The early Christians were a persecuted minority group in a pagan world. It was said of certain worthies, “They were narrow. In other words, they had an edge on them, as men that serve in great emergencies must have.”

As long as the church kept that edge, nothing could stand before it. But Constantine came along and the pagans flocked into a popular catch-all fellowship. That almost smothered vital Christianity and we have had revival only as now and then some group has found the narrow way again.

Today, with peaceful coexistence and conformity and compromise, the prevailing marks of the age, nothing is abhorred more than narrowness and differentness. As the race is leveled into one faceless mass in a world-church and world-state preparatory to Antichrist, it is considered the unpardonable sin to
be distinctive.

Instead of meeting the challenge of this pagan civilization with the sharp edge of a dedicated minority, scorning the pleasures of the times, we are now supposed to hold summit conferences with the heathen to work out a religious formula acceptable to all.

Such a hodgepodge built on the Fatherhood of God and brotherhood of men will deceive well-meaning souls who have never known how to separate truth from error, but any real work of God will be an outbreak of original narrow Christianity—foolishness to all natural men.

We are devising clever ways of reducing the faith to what has been called “a fleshly and flat religious neutrality.”

Prayers for peace made in an attempt to blend the Koran, Hinduism, and the Bible may deceive some politicians, but God is not mocked. When a Roman Catholic priest, a Jewish rabbi, and a Protestant minister stage a religious rally, it does not mean that the millennium is just around the corner. 

Paul did not meet the perils of pagan Rome by working out an agreement with Caesar. He did not dwell on how much the Gospel had in common with Rome. He did not augment his forces by taking in unrelated groups “who believe almost as we do.”

He could have grown tolerant in his old age and he could have advised Timothy, “After all, times have changed and maybe we better dull the edge a little.” To the contrary, he stiffened Timothy’s moral backbone and bade him endure hardness as a soldier, not negotiate as a diplomat.

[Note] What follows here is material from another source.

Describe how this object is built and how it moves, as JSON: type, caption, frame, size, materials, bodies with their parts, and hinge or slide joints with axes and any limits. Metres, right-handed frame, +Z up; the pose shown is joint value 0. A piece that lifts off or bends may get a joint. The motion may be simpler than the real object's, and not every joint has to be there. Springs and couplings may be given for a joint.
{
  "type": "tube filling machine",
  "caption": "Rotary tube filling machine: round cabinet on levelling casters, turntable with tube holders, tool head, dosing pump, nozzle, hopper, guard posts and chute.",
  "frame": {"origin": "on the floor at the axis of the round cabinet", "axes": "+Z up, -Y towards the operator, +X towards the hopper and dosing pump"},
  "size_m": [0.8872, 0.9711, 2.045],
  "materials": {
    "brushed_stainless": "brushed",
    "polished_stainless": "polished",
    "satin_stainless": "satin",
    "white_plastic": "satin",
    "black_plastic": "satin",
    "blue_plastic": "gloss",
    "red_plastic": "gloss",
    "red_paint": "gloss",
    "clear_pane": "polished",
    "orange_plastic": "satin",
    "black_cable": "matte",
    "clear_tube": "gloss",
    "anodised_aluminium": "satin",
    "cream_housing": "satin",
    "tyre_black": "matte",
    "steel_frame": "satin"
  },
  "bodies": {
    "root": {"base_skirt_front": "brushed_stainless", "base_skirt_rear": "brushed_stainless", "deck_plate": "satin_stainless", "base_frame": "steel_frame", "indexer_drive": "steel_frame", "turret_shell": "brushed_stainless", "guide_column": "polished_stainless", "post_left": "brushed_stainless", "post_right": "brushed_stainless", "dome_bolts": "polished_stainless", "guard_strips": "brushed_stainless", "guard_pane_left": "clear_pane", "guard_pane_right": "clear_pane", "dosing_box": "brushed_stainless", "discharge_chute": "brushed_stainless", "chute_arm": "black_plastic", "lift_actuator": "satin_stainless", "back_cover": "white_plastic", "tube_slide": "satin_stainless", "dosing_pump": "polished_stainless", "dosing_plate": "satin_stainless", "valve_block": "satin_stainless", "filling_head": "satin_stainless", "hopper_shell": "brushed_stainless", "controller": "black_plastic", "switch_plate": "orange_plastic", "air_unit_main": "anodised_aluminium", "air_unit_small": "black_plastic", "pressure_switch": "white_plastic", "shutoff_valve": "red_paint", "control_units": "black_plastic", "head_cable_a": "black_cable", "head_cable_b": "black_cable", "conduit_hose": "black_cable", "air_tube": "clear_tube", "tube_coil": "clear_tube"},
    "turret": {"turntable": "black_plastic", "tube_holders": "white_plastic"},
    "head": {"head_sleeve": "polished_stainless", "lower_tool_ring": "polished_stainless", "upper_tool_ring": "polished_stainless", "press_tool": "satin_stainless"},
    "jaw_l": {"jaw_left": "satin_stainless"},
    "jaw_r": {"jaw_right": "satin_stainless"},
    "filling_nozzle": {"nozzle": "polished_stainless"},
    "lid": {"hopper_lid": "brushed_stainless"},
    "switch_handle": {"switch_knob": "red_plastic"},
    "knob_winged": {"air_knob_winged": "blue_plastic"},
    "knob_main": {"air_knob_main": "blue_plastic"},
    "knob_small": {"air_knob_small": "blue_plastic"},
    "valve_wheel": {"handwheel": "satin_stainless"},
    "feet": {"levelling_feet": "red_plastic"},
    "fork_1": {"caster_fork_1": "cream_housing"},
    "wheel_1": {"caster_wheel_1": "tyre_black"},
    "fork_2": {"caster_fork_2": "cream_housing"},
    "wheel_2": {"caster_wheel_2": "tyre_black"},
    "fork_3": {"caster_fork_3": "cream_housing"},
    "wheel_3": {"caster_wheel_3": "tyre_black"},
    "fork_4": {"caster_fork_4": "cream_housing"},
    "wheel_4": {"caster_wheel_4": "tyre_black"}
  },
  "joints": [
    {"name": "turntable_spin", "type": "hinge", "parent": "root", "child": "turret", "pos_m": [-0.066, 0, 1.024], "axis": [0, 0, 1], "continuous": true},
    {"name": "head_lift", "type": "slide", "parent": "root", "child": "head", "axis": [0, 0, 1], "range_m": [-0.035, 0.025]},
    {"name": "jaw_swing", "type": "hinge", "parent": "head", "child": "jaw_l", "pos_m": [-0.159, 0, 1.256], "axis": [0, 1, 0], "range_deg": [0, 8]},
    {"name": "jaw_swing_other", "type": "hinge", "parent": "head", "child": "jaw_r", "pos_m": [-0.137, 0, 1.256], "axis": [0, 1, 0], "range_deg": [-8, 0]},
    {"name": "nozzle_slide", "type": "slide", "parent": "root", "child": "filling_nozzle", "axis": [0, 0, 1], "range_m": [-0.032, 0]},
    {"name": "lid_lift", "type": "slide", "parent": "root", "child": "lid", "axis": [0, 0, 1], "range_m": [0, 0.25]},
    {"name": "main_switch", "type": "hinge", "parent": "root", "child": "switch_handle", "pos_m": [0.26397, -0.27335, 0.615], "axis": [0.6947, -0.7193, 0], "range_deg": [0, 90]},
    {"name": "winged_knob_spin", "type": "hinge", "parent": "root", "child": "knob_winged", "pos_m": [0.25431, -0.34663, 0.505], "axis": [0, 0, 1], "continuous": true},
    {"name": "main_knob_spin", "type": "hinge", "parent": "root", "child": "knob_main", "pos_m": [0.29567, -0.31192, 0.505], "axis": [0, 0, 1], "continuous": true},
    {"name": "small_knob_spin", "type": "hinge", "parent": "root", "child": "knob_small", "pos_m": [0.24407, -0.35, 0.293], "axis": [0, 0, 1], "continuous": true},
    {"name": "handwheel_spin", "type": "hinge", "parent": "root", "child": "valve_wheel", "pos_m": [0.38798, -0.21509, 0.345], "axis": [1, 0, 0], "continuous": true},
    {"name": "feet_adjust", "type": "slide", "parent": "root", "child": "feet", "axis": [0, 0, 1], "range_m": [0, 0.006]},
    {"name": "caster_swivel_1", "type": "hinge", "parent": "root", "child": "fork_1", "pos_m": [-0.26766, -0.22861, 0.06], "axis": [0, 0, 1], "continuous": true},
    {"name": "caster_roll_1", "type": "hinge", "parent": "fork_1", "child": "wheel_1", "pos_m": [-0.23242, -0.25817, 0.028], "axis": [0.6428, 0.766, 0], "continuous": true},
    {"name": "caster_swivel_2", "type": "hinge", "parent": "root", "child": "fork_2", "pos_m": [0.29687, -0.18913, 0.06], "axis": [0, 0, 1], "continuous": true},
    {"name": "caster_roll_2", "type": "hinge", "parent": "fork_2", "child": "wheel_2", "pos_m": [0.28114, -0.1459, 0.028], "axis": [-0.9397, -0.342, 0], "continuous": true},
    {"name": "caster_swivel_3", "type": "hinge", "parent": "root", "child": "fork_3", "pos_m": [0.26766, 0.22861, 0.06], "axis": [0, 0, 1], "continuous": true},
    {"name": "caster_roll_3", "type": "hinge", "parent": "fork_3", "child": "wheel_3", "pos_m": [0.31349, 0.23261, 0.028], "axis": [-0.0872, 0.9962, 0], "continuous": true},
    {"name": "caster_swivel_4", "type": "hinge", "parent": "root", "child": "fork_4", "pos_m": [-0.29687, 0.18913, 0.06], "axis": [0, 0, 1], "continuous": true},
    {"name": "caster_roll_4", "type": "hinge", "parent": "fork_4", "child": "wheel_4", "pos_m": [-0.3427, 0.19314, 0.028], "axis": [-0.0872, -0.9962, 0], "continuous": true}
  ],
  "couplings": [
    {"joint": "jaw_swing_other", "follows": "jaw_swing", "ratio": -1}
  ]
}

Just here, however, much of orthodox Christianity has made its big blunder. It has been sound enough, strict enough, but while non-conformed it has not been sufficiently transformed by the renewing of the mind.

It has been right but not radiant. Its work and labor and patience have not been a work of faith and labor of love and patience of hope. We have had ethical strictness and theological correctness without the hilarious joy of fools for Christ’s sake, in love with the Lord and the souls of men. There have been noble exceptions to be sure, but this has been too true of orthodoxy generally.

The remedy is not in running to the other extreme in a smiling amiability that does little more than fit everybody with rose-colored glasses and paint the clouds with sunshine.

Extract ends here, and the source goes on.